What the task asks:
Begin with the line that contains "for number, p" and end with the line that contains "for node in": copy that span of lines exactly, and nothing outside it.

Data records

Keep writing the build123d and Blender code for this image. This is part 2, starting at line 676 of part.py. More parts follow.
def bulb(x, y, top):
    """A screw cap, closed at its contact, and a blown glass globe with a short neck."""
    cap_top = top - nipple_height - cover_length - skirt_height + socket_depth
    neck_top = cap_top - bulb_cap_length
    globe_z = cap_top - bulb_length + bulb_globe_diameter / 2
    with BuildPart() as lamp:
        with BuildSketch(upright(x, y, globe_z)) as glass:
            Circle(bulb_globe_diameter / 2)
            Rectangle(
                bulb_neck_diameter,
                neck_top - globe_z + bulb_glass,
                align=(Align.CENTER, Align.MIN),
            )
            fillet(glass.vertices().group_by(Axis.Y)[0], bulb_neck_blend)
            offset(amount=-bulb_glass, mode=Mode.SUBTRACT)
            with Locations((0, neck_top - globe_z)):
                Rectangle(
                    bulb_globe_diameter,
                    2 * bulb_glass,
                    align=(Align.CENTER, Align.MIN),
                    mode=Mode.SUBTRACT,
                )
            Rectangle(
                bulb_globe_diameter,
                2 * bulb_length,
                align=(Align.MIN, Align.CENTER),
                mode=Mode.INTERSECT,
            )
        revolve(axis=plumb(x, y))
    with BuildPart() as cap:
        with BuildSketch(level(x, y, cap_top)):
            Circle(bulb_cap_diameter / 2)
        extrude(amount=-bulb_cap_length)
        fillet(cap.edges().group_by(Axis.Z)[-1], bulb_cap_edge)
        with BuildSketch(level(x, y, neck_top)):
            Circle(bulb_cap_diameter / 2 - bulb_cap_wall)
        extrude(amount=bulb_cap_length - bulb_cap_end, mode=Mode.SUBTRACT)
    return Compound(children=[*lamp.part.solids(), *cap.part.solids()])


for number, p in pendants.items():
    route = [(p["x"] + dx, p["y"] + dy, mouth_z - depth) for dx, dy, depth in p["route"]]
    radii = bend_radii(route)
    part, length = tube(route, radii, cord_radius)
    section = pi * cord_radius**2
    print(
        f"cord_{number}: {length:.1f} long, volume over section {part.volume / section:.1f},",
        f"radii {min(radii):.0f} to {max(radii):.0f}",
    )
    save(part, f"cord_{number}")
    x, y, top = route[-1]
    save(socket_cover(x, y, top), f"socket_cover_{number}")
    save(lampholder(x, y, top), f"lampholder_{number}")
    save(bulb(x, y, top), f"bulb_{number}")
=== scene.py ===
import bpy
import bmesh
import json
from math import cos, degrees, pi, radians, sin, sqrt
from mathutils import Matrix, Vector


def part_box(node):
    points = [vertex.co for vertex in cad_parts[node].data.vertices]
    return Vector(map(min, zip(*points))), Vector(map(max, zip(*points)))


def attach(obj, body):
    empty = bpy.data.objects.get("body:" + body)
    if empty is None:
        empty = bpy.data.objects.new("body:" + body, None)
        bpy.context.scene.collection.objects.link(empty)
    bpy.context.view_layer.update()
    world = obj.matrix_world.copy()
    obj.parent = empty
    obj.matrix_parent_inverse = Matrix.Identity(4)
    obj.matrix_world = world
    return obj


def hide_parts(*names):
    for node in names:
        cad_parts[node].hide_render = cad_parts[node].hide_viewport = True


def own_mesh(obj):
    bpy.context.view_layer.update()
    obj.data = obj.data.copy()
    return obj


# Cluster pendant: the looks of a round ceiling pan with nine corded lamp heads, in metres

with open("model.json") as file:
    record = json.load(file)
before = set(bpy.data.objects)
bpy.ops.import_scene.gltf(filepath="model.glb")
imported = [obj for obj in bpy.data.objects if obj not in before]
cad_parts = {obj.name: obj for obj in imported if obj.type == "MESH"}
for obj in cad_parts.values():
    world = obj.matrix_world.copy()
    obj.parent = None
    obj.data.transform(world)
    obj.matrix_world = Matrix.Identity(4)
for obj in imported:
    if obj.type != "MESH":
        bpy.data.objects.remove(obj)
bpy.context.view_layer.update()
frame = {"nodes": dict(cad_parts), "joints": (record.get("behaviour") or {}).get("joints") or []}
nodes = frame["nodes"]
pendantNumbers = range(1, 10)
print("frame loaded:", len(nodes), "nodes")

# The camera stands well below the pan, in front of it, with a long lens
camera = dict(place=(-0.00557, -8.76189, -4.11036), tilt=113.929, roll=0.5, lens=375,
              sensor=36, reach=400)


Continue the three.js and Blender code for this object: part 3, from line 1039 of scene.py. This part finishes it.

Response to the task:
for number, p in pendants.items():
    route = [(p["x"] + dx, p["y"] + dy, mouth_z - depth) for dx, dy, depth in p["route"]]
    radii = bend_radii(route)
    part, length = tube(route, radii, cord_radius)
    section = pi * cord_radius**2
    print(
        f"cord_{number}: {length:.1f} long, volume over section {part.volume / section:.1f},",
        f"radii {min(radii):.0f} to {max(radii):.0f}",
    )
    save(part, f"cord_{number}")
    x, y, top = route[-1]
    save(socket_cover(x, y, top), f"socket_cover_{number}")
    save(lampholder(x, y, top), f"lampholder_{number}")
    save(bulb(x, y, top), f"bulb_{number}")
=== scene.py ===
import bpy
import bmesh
import json
from math import cos, degrees, pi, radians, sin, sqrt
from mathutils import Matrix, Vector


def part_box(node):
    points = [vertex.co for vertex in cad_parts[node].data.vertices]
    return Vector(map(min, zip(*points))), Vector(map(max, zip(*points)))


def attach(obj, body):
    empty = bpy.data.objects.get("body:" + body)
    if empty is None:
        empty = bpy.data.objects.new("body:" + body, None)
        bpy.context.scene.collection.objects.link(empty)
    bpy.context.view_layer.update()
    world = obj.matrix_world.copy()
    obj.parent = empty
    obj.matrix_parent_inverse = Matrix.Identity(4)
    obj.matrix_world = world
    return obj


def hide_parts(*names):
    for node in names:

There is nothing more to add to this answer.